Burada bir taraf olarak görülen Batı kültürü tamamen politik  ve sosyokültürel bir olgudur. Örneğin Batı artık kişisel düşünceyi, eşcinselleri ve etnik azınlıkları korumayı, liberal ve demokratik devlet yönetimini genel Batı kültürünün bir parçası olarak görmektedir. Rusyanın özellikle Putinin  son başkanlık dönemiyle birlikte (2012 den günümüze) politikası ve genel sosyal ortamı Batının bu kültürel-politik ortamıyla bağdaşmamaktadır. Günümüz Rusya rejimi Çar Rusyası devrindeki gibi dini de sarayın içine katmak ve din adamlarının rağbetini kazanmak için çeşitli kanunlar çıkarmıştır. Bu ilk bakışta Batı gibi din ve inanç özgürlüklerinin devlet tarafından korunmaya alınması gibi gözükse de sonradan Ortodoks kilisesinin gücünü artırmış diğer dini kesimlere o kadar etki etmemiştir.
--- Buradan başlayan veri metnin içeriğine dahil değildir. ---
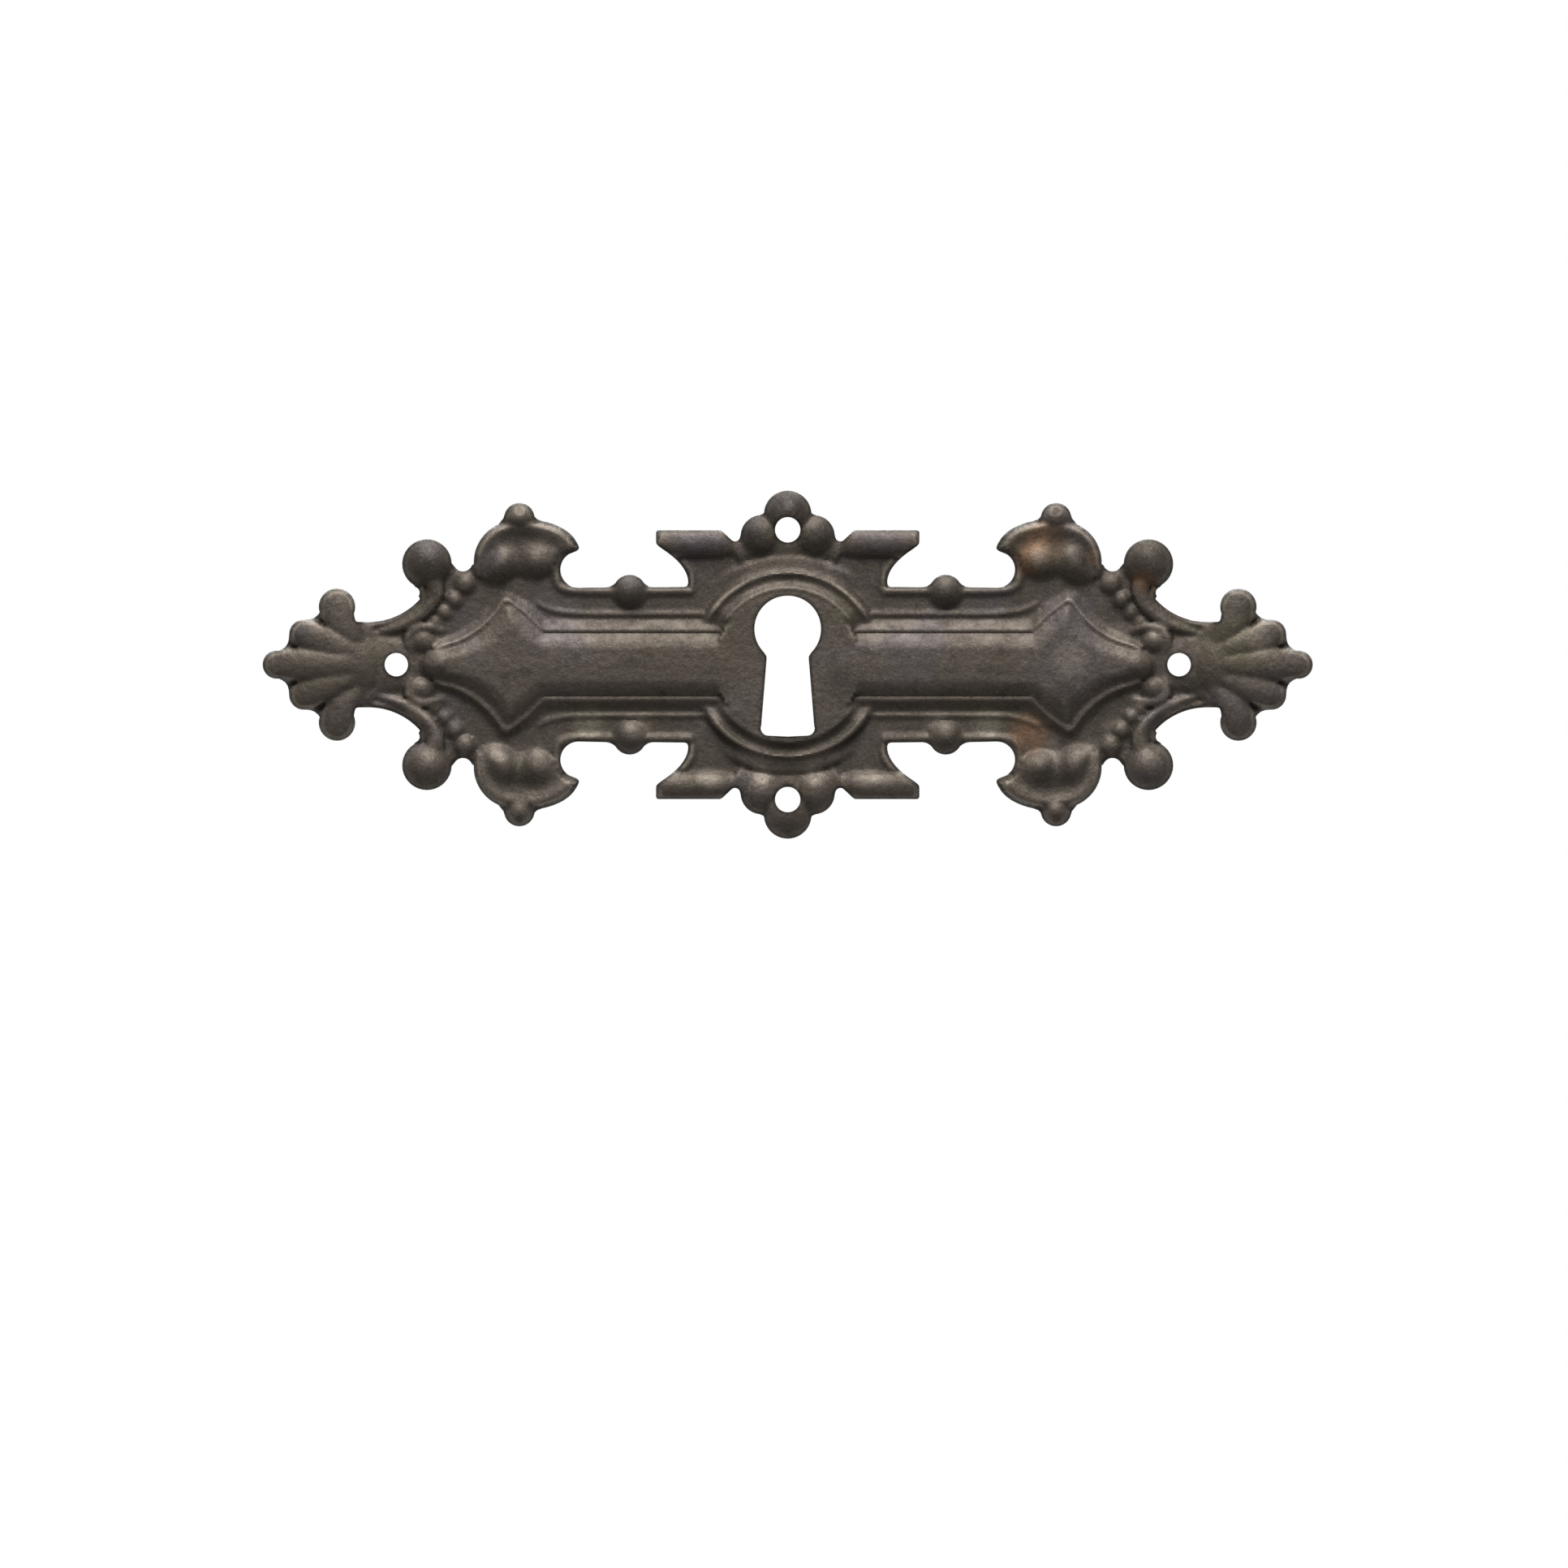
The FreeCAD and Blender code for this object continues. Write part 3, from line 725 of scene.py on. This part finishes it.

Dini özgürlüklerle ilgili çıkarılan kanunla aynı günde kabul edilen diğer kararsa ülkede eşçinsel propagandasının yasaklanmasıdır, günümüzde Batı özellikle eşcinsellikle ilgili sorunları çözmekte bu kadar ısrarcı bir duruş sergilerken Rusyanın bunu yapması onu Batıdan biraz daha uzaklaştırmıştır. Batının Rusyadaki kültür yayılmacılığını önlemek için çıkarılan bir yasayla (2014) yabancıların Rus medyasındaki (televizyon, gazete, radyo, onlayn medya) toplam sahip olabilecekleri hisse üst limiti 20%  olarak sınırlandırılmıştır, yani günümüzde bu yasaya göre yeni ülkelerin ve ya yeni yabancı medyanın ülkeye girişi çok zordur. Batıdan ve özellikle Avrupadan bu uzaklaşmasıyla Rusya Avrupa kültürleri içerisinde en büyüklerinden biri olup diğerlerine etki etmek yerine, Rusyayı bir slav kültürü dünyasına çekmiş ve de Amerikadan farklı olarak ulusal ideolojiler ve kültür olarak değil salt Rus kültürünü diğer ülkelere empoze etmeğe çalışmakla yumuşak güç kullanmak istemektedir. Rusyanın karşısında kültürünü bir güç ve etki aracı olarak kullanan bir Avrupanın  veya Batının olması, aynı NATO’nun büyümesine engel olmak için Ukrayna’ya savaş ilan etmesi gibi Batının kültürene karşı da Rusyayı bir savaş içerisine sokmuştur.  Yani günümüz Rusyası kültür politikasını veya yumuşak gücünü kendisini Avrupanın bir parçası olarak gören ve onun içersinde kendi hegemonisini kuran hatta bunun parçası olduğunu Birinci Dünya Savaşına girerekte gösteren Çar Rusyası gibi değil de  siyasi ve kültürel etki arasında fark görmeyen, dialog ve özgürlüğün olmadığı, devlet tarafından bir kültürel hayatın dayatıldığı Sovyet Rusyası gibi kullanmaya devam ettiği için kaybetmektedir.